Accuracy about statistics has never been this movement’s strong suit. According to the Bureau of Labor Statistics, in 2014 the average full-time working woman earned 83 percent of what the average full-time working man earned. That’s up from about 80 percent in 2004. If you assume that the 2016 wage gap is roughly the same as 2015 and follow the Equal Pay Day math, then women would need to work about 44 more days in 2017. (more here)
Locally our happy champion of closing the pay gap is a Ms Kathryn Davis who joyously reports that –
The California State Commission on the Status of Women and Girls has gender equality in the workforce as a top priority. In July 2016, the Commission convened the California Pay Equity Task Force to provide a forum to encourage compliance with the California Fair Pay Act (SB 358 Jackson) and facilitate an informed understanding of the importance of gender equity in the workplace. Effective Jan. 1, 2017, in California, equal pay is required for women and men who do "substantially similar work," regardless of how their jobs are formally described. "This says you can't hide behind job titles. You have to look at what people actually do," said Noreen Farrell, executive director of Equal Rights Advocates, a San Francisco public interest group that pushed for the change. (more here)

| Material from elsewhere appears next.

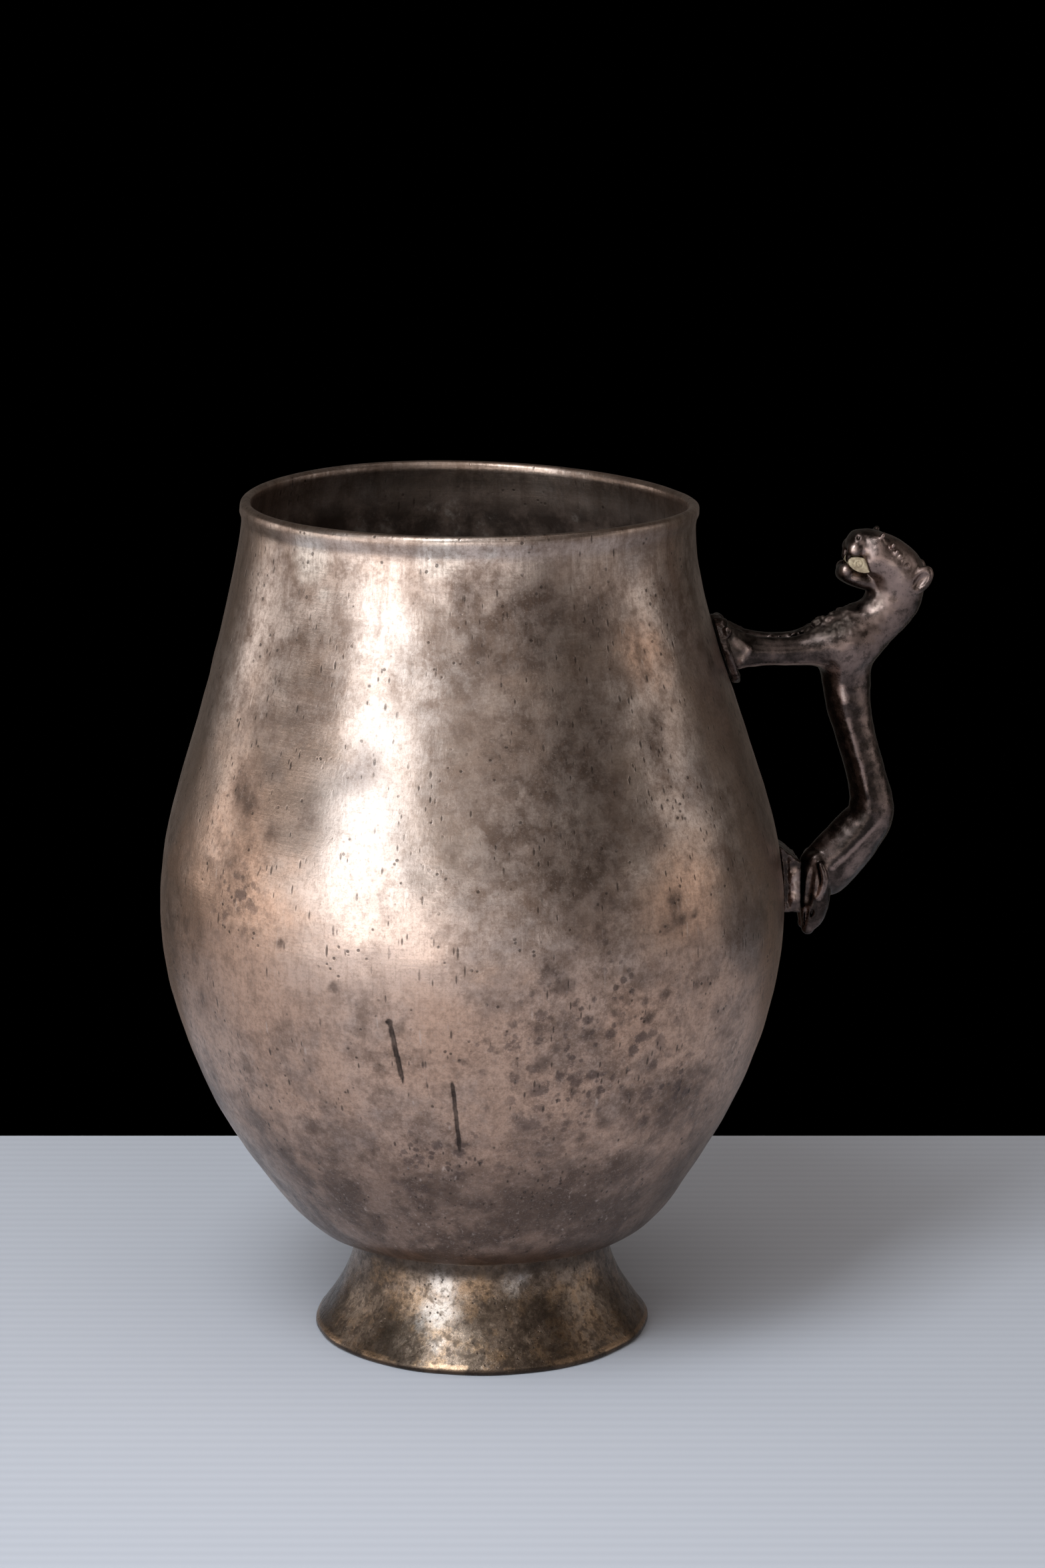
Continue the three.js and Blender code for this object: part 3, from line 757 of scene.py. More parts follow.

So there you have it, another state government bureau in charge of making and adjudicating the kinds of “substantially similar work” is going on in the workplaces of California. Exactly what we need to take another step backward.
Meanwhile, on robots competing with minimum wage workers we have the CEO of the CKE restaurant chain writing –
Avoiding significant increases in the minimum wage won’t solve all the problems that face today’s job-seeking youth. But one thing is certain: If government policies substantially increase the cost of entry-level labor, there will be more automation, fewer jobs and less opportunity for young people trying to get ahead. (more here)
To this Fed Chair Janet Yellen, talking last week about workforce development in low-income communities, said, “it is crucial for younger workers to establish a solid connection to employment early in their work lives.” They will have an uphill fight to accomplish that with mandated high wages competing against ever smarter and more capable machines.